Infine, come questa donna, siamo chiamati a portare un annuncio liberante: «Venite a vedere un uomo che mi ha detto tutto quello che ho fatto. Che sia lui il Cristo?». Questa donna è libera dal suo passato, non solo non se ne vergogna più e i suoi conti sono azzerati e ha iniziato una vita nuova, ma della sua fragilità Gesù fa un annuncio di salvezza, una Parola che salva. Ma quale Parola salva se non solo la Parola di Dio? E allora Dio può fare, e fa, della nostra fragilità la sua Parola di salvezza nel tempo, oggi. La grazia del Giubileo è proprio questa opportunità offerta a tutti di tornare alla nostra legittima e originaria proprietà, perché questo era per Israele il Giubileo: un anno in cui i conti venivano azzerati e tutti e tutto ritrovava la libertà perduta. Dunque, per noi è l’opportunità di  tornare a quel Dio che dice proprio a te e a me: «Tu appartieni a me e a nessun altro, sei mio/mia e di nessun altro», l’opportunità di ricominciare, di ripartire.

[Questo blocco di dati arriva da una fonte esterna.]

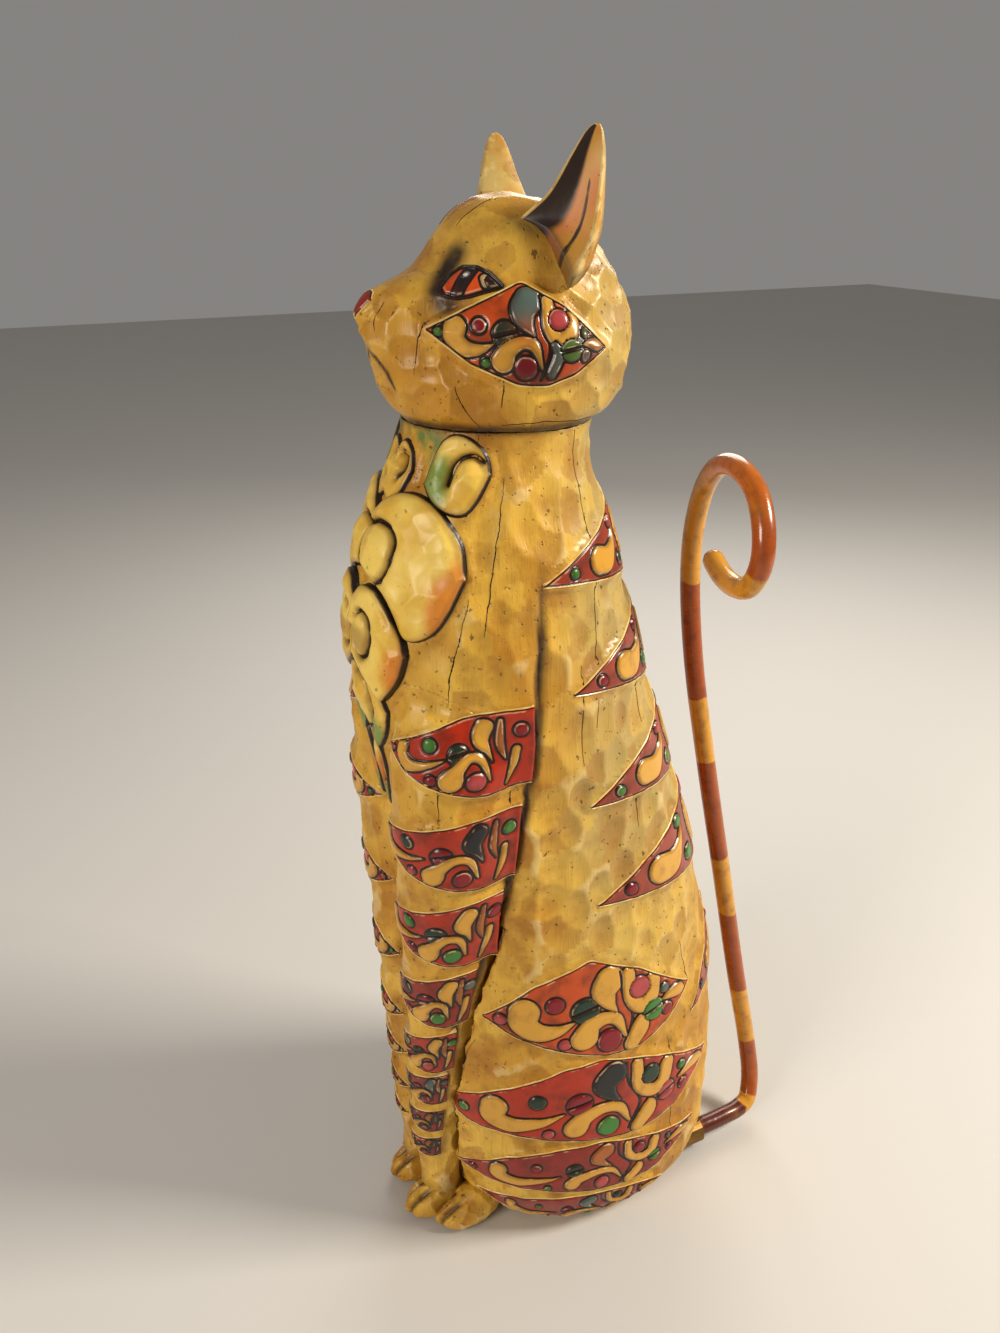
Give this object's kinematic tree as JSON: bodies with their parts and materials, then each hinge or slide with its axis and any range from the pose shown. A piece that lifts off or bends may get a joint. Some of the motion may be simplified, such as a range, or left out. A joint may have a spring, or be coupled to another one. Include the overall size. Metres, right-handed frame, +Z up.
{
  "type": "carved cat figure",
  "caption": "Tall seated cat carved in wood, with relief-painted bands, chest scrolls and a bent metal rod tail that plugs into its back; stands on its flat base as an ornament.",
  "frame": {"origin": "centre of the flat face that the figure sits on", "axes": "+Z up, -Y the way the cat looks, +X to the cat's left"},
  "size_m": [0.126, 0.2254, 0.5158],
  "materials": {
    "carved_wood": "gouge-carved wood under worn ochre paint and wax",
    "banded_leg_wood": "carved wood with red relief-painted bands, satin varnish",
    "scroll_wood": "carved scrolls in pale ochre, orange and green washes",
    "dowel_wood": "plain turned dowel",
    "tail_brass": "plain brass tube",
    "tail_paint": "glossy paint in yellow, orange and red-brown bands"
  },
  "bodies": {
    "figure": {"torso_block": "carved_wood", "head_block": "carved_wood", "neck_dowel_front": "dowel_wood", "neck_dowel_rear": "dowel_wood", "tail_ferrule": "tail_brass", "ear_left": "carved_wood", "foreleg_left": "banded_leg_wood", "front_paw_left": "carved_wood", "hind_paw_left": "carved_wood", "neck_scroll_front_left": "scroll_wood", "neck_scroll_side_left": "scroll_wood", "chest_scroll_upper_left": "scroll_wood", "chest_scroll_middle_left": "scroll_wood", "chest_scroll_lower_left": "scroll_wood", "chest_drop_left": "scroll_wood", "ear_right": "carved_wood", "foreleg_right": "banded_leg_wood", "front_paw_right": "carved_wood", "hind_paw_right": "carved_wood", "neck_scroll_front_right": "scroll_wood", "neck_scroll_side_right": "scroll_wood", "chest_scroll_upper_right": "scroll_wood", "chest_scroll_middle_right": "scroll_wood", "chest_scroll_lower_right": "scroll_wood", "chest_drop_right": "scroll_wood"},
    "tail_collar": {"tail_bush": "tail_brass"},
    "tail": {"tail_rod": "tail_paint"}
  },
  "joints": [
    {"name": "tail_pull", "type": "slide", "parent": "figure", "child": "tail_collar", "axis": [0, 1, 0], "range_m": [0, 0.03]},
    {"name": "tail_swivel", "type": "hinge", "parent": "tail_collar", "child": "tail", "pos_m": [0.038, 0.06, 0.01], "axis": [0, 1, 0], "range_deg": [-70, 70]}
  ]
}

E la conclusione del brano è il più bel complimento che un discepolo possa ricevere ed è l’augurio per ciascuno di noi: «Non è più per i tuoi discorsi che noi crediamo, ma perché noi stessi abbiamo udito e sappiamo che questi è veramente il salvatore del mondo» (v. 42). Non lo dimentichiamo: chi è libero – perché liberato – diviene liberante
per gli altri
. Che il nostro desiderio di “attingere alle sorgenti della salvezza” cresca sempre più, sapendo che – come scrive S. Efrem – «se la nostra sete è spenta senza che la fonte sia inaridita, potremo bervi di nuovo ogni volta che ne avremo bisogno».